La esperanza, que también es vida, decía Anna. No alcanzó. Tres días después de esas últimas palabras, los Frank y todos los habitantes de “la casa de atrás” cayeron en manos de los nazis. Un mes después, el 2 de septiembre, toda la familia Frank fue trasladada en tren a Westerbork, un campo de concentración en el noreste de los Países Bajos. Y de allí, hacia Auschwitz, a tres días de viaje en aquellos vagones de ganado, superpoblados, que durante todo el trayecto eran dormidero, baño, templo y morgue de los desdichados. Dos de los “protectores” de los Frank en Ámsterdam, encontraron y guardaron el diario y los papeles de Anna. Las hermanas Frank pasaron un mes en Auschwitz y fueron enviadas a Bergen Belsen. Murieron de tifus. Anna, en febrero o marzo de 1945, pocas semanas antes de la liberación del campo. El único sobreviviente, Otto Frank, se encargó de publicar el diario de Anna, que sería traducido a setenta idiomas.
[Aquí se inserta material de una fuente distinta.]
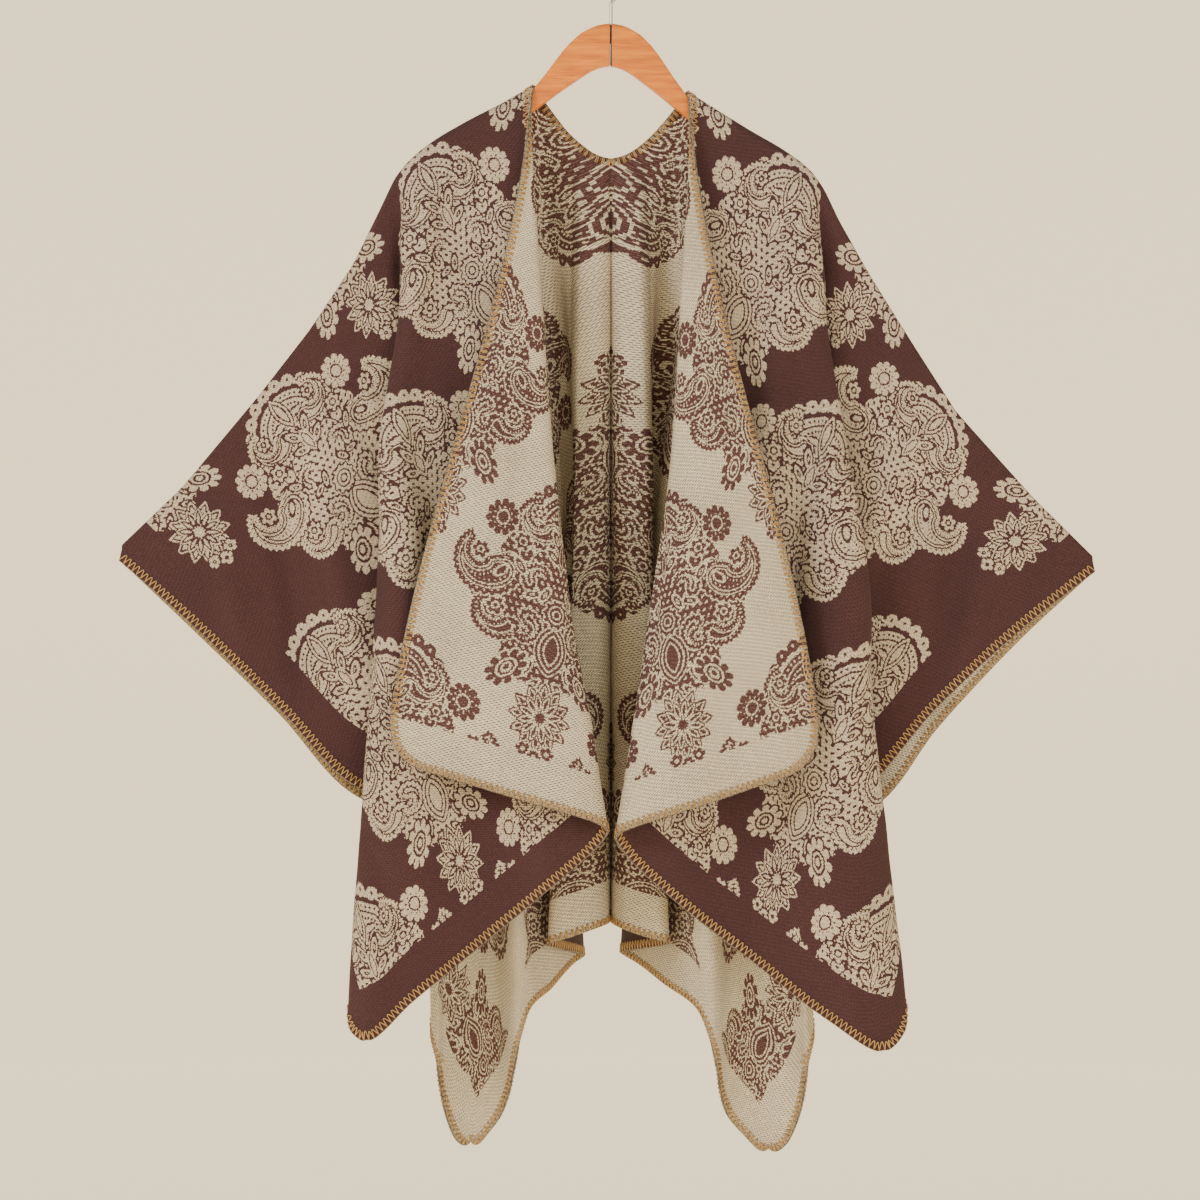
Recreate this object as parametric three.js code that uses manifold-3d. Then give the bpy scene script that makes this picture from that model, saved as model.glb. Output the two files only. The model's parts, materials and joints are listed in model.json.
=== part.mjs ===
// Ruana on a wooden hanger. Millimetres, +Z up, the front faces -Y.
// The origin is the inside top of the hanger's hook.
import * as THREE from 'three';
import Module from 'manifold-3d';
import { mergeVertices } from 'three/addons/utils/BufferGeometryUtils.js';

// Driving dimensions of the flat cut: one cloth, slit from the front hem to the neck
const CLOTH_HALF_WIDTH = 641;
const FRONT_LENGTH = 695;
const BACK_LENGTH = 865;
const CORNER_RADIUS = 40;
const CLOTH_THICKNESS = 2.4;
const SEAM_GAP = 0.3;

// Driving dimensions of the hanger
const ARM_THICKNESS = 12;
const ARM_EDGE_ROUNDING = 4;
const ARM_RIDGE_STEPS = 30;
const ARM_UNDERSIDE_STEPS = 26;
const HANGER_TILT = THREE.MathUtils.degToRad(1.6);
const HUMP_DROP = 61;
const WIRE_DIAMETER = 3.6;
const HOOK_INNER_RADIUS = 17;
const HOOK_START_DEGREES = -52;
const HOOK_END_DEGREES = 196;
const HOOK_STEP_DEGREES = 15.5;
const SHANK_DEPTH = 20;
const BORE_CLEARANCE = 0.3;

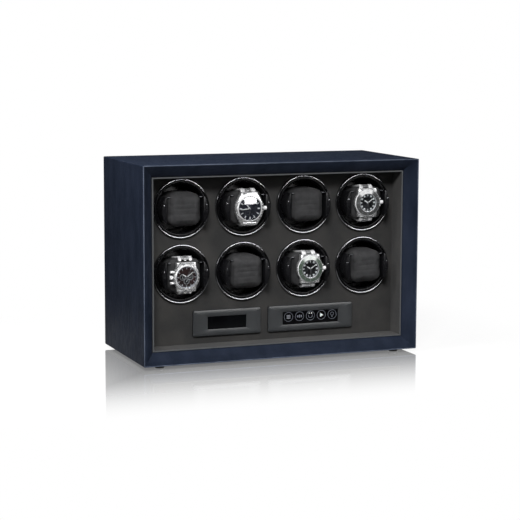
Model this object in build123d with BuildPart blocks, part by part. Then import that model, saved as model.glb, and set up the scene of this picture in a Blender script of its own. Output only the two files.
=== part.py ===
"""Watch winder cabinet for eight watches: a board cabinet covered in leatherette, open at the
front, with a lined bay, eight turning drums that hold watch cushions, a display and a touch key
strip. Behind the drum panel are the chassis, four geared motors and the belts.

Millimetres. X runs to the right, Y to the back and Z up. The origin is on the table, under the
centre of the cabinet.
"""

from build123d import *
import os

os.makedirs("parts", exist_ok=True)

# ---------------------------------------------------------------- driving dimensions
WIDTH = 442.0
DEPTH = 204.0
HEIGHT = 295.0  # of the cabinet, without its feet
FOOT_HEIGHT = 5.0
BOARD = 18.0  # thickness of the four cabinet boards
RIM = 1.2  # flat edge in front of the bevel
BEVEL = BOARD - RIM  # width and depth of the bevel round the opening
EDGE_ROUND = 0.8

LINING_GAP = 0.8  # joint between the boards and the lining
LINING = 1.8
PANEL_FRONT = 50.0  # depth behind the cabinet's front of the drum panel
PANEL = 6.0
PANEL_PLAY = 0.3

COLUMNS = 4
ROWS = 2
PITCH_X = 98.6
PITCH_Z = 97.8
TOP_ROW_Z = 231.4

RING_FRONT = 45.0
RING_OUTER = 44.4
RING_INNER = 42.0
RING_SPIGOT = 43.0
DRUM_OUTER = 41.6
DRUM_INNER = 36.5
DRUM_FRONT = 46.0
DRUM_FLOOR = 96.0
HOLDER_INNER = 28.2  # half the distance between the two cheeks
HOLDER_FRONT = 26.0
CUSHION_FRONT = 31.0
CUSHION_SIZE = (55.6, 45.0, 51.5)  # width, depth, height
CUSHION_ROUND = 8.0  # of its front and back edges
CUSHION_CORNER = 14.0  # of its four corners, seen from the front

PULLEY_FRONT = 103.0
DRUM_PULLEY_R = 20.0
MOTOR_PULLEY_R = 8.0
FLANGE = 1.5  # thickness of a pulley flange
FLANGE_RISE = 2.0  # how far it stands above the groove
GROOVE = 5.0
MOTOR_OFFSET = 30.0  # from the column's axis to the motor shaft
SPINDLE_R = 4.0
SHAFT_R = 2.5
RUNNING = 0.05  # radial clearance of a shaft in its bush
CHASSIS_FRONT = 124.0
CHASSIS = 2.0

BACK_COVER = 6.0
COVER_RECESS = 1.5  # of the back cover, in from the boards' back edges
BATTEN = 12.0

# ---------------------------------------------------------------- derived
BASE = FOOT_HEIGHT
TOP = FOOT_HEIGHT + HEIGHT
INNER_HALF = WIDTH / 2 - BOARD
INNER_BASE = BASE + BOARD
INNER_TOP = TOP - BOARD
MIDDLE_Z = (INNER_BASE + INNER_TOP) / 2
INNER_HEIGHT = INNER_TOP - INNER_BASE
AXES = [
    ((column - (COLUMNS - 1) / 2) * PITCH_X, TOP_ROW_Z - row * PITCH_Z)
    for row in range(ROWS)
    for column in range(COLUMNS)
]
DRIVE_Z = TOP_ROW_Z - PITCH_Z / 2
MOTOR_AXES = [(x + MOTOR_OFFSET, DRIVE_Z) for x, _ in AXES[:COLUMNS]]


def facing(depth):
    """A plane that faces forward, depth behind the cabinet's front: its x is right, its y is up."""
    return Plane.XZ.offset(DEPTH / 2 - depth)


def save(part, name):
    """Labels a piece and writes it as its own node."""
    part.part.label = name
    export_step(part.part, f"parts/{name}.step")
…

Así fue como una chica que estaba hecha un lío entre su despertar a la vida y su involuntaria vecindad con la muerte, entre sus esperanzas de libertad y el temor de ser descubierta y fusilada, entre el amor primero y aquella jaula gris en la parte trasera de un edificio que se le antojaba última, eligió escribir para no asfixiarse. Pero primero, puso en alto la libertad. Tenía quince años.
Como todos los chicos a los quince años, quería vivir, quería saber, quería querer, quería ayudar, quería sonreír.
Los nazis se lo impidieron. Y ella, solita, se hizo inmortal.